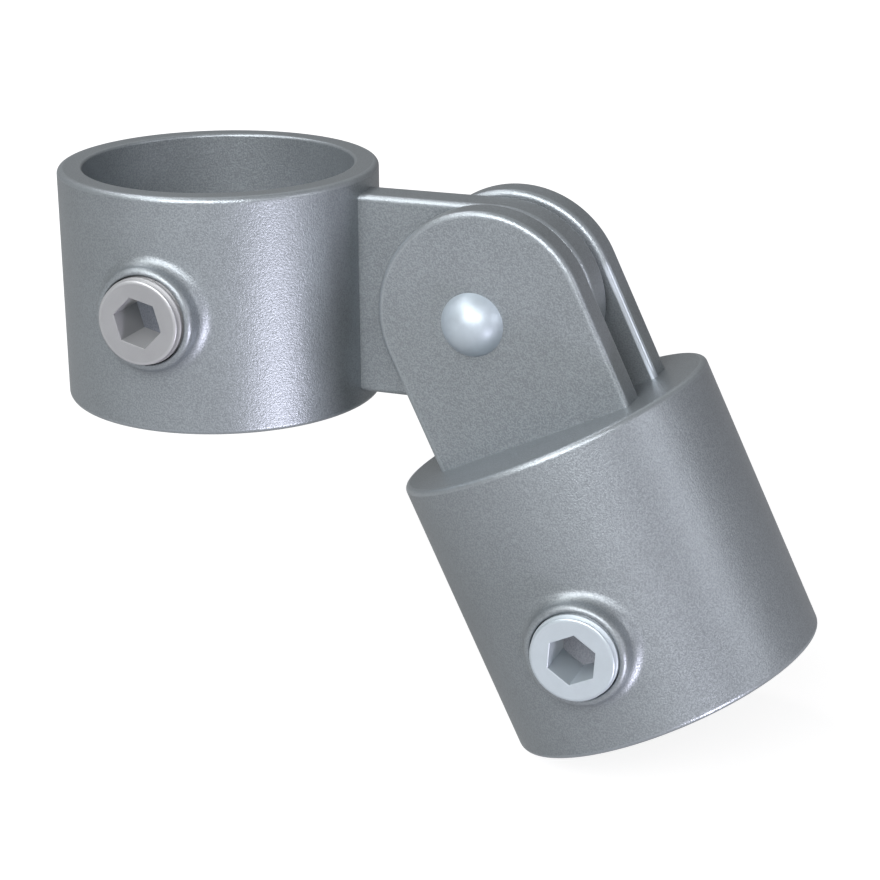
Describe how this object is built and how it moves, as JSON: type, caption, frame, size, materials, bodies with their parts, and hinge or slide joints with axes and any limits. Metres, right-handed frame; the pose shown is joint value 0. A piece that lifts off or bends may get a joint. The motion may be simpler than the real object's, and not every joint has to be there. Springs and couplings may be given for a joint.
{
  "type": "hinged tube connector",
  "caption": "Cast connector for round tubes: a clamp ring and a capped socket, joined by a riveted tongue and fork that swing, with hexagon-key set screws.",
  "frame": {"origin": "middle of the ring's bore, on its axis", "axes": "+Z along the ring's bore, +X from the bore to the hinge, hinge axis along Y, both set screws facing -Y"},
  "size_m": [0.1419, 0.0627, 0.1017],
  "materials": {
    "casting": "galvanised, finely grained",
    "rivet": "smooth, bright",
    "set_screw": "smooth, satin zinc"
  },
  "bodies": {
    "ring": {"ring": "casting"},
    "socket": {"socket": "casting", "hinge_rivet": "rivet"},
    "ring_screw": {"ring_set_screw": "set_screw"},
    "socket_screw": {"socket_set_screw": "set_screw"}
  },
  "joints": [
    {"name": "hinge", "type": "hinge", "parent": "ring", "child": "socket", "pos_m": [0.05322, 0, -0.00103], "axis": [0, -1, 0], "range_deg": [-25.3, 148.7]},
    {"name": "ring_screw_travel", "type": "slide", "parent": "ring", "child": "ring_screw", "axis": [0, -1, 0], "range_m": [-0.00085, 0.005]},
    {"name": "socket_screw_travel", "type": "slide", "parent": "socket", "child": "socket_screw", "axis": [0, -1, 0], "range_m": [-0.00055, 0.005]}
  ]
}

◆ ◆ ◆

What you should do: Copy all lines of the material above where the string "frame" occurs.

Written solution:
Describe how this object is built and how it moves, as JSON: type, caption, frame, size, materials, bodies with their parts, and hinge or slide joints with axes and any limits. Metres, right-handed frame; the pose shown is joint value 0. A piece that lifts off or bends may get a joint. The motion may be simpler than the real object's, and not every joint has to be there. Springs and couplings may be given for a joint.
  "frame": {"origin": "middle of the ring's bore, on its axis", "axes": "+Z along the ring's bore, +X from the bore to the hinge, hinge axis along Y, both set screws facing -Y"},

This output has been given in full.